Water and fuel need a little planning because the harbours are close together but not all carry a fuel berth. We topped up diesel on the French side before crossing, partly out of habit and partly because the paperwork around bunkering is more familiar there. Visiting boats sometimes ask about duty arrangements; the rules on duty-free and red diesel in France for visiting boats are stricter than the old days, and you should assume you are buying fully taxed white diesel either side of the border unless you have specific entitlement. Water is free or a token charge at most of these marinas, so we simply filled the tank whenever we found a tap.

A suggested ten-day run

Here is roughly what we did, and it flowed well:

  • Days 1 to 2: Nice, with a night at anchor in Villefranche.
  • Day 3: Monaco for the spectacle, then a short hop to Menton.
  • Day 4: cross the border to Ventimiglia, change the flag, find an Italian cafe.
  • Days 5 to 6: Sanremo, the flower markets, the old town up the hill.
  • Days 7 onward: push east along the Riviera dei Fiori towards Imperia and beyond.

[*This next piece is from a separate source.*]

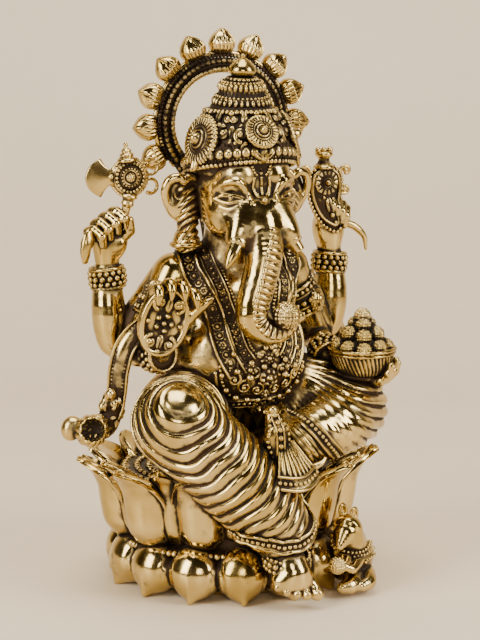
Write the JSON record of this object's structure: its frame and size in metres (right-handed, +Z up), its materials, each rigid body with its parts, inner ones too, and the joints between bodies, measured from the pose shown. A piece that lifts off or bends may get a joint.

You can keep going as far as your time allows. Liguria opens into the Gulf of Genoa, the Cinque Terre and eventually the whole Tyrrhenian, and the Ligurian hop is really just the first chapter of a much longer eastward voyage.

Where it leads

The reason this coast matters is that it is a gateway. Cross into Italy here and you can keep working east towards the Tuscan archipelago, or turn south and use the islands to reach Sardinia. If Sardinia is your aim, the cleaner route runs down through Corsica, set out in the France to Sardinia and the Tyrrhenian guide, rather than the long open crossing from the Italian mainland. And if the Riviera is only your jumping-off point for something bigger, the France as a stepping stone to the Mediterranean overview shows how this short border hop connects to the wider voyage.

The Ligurian hop is the gentlest international crossing in the Mediterranean. Pick your weather, keep your papers tidy, and the only hard part is leaving.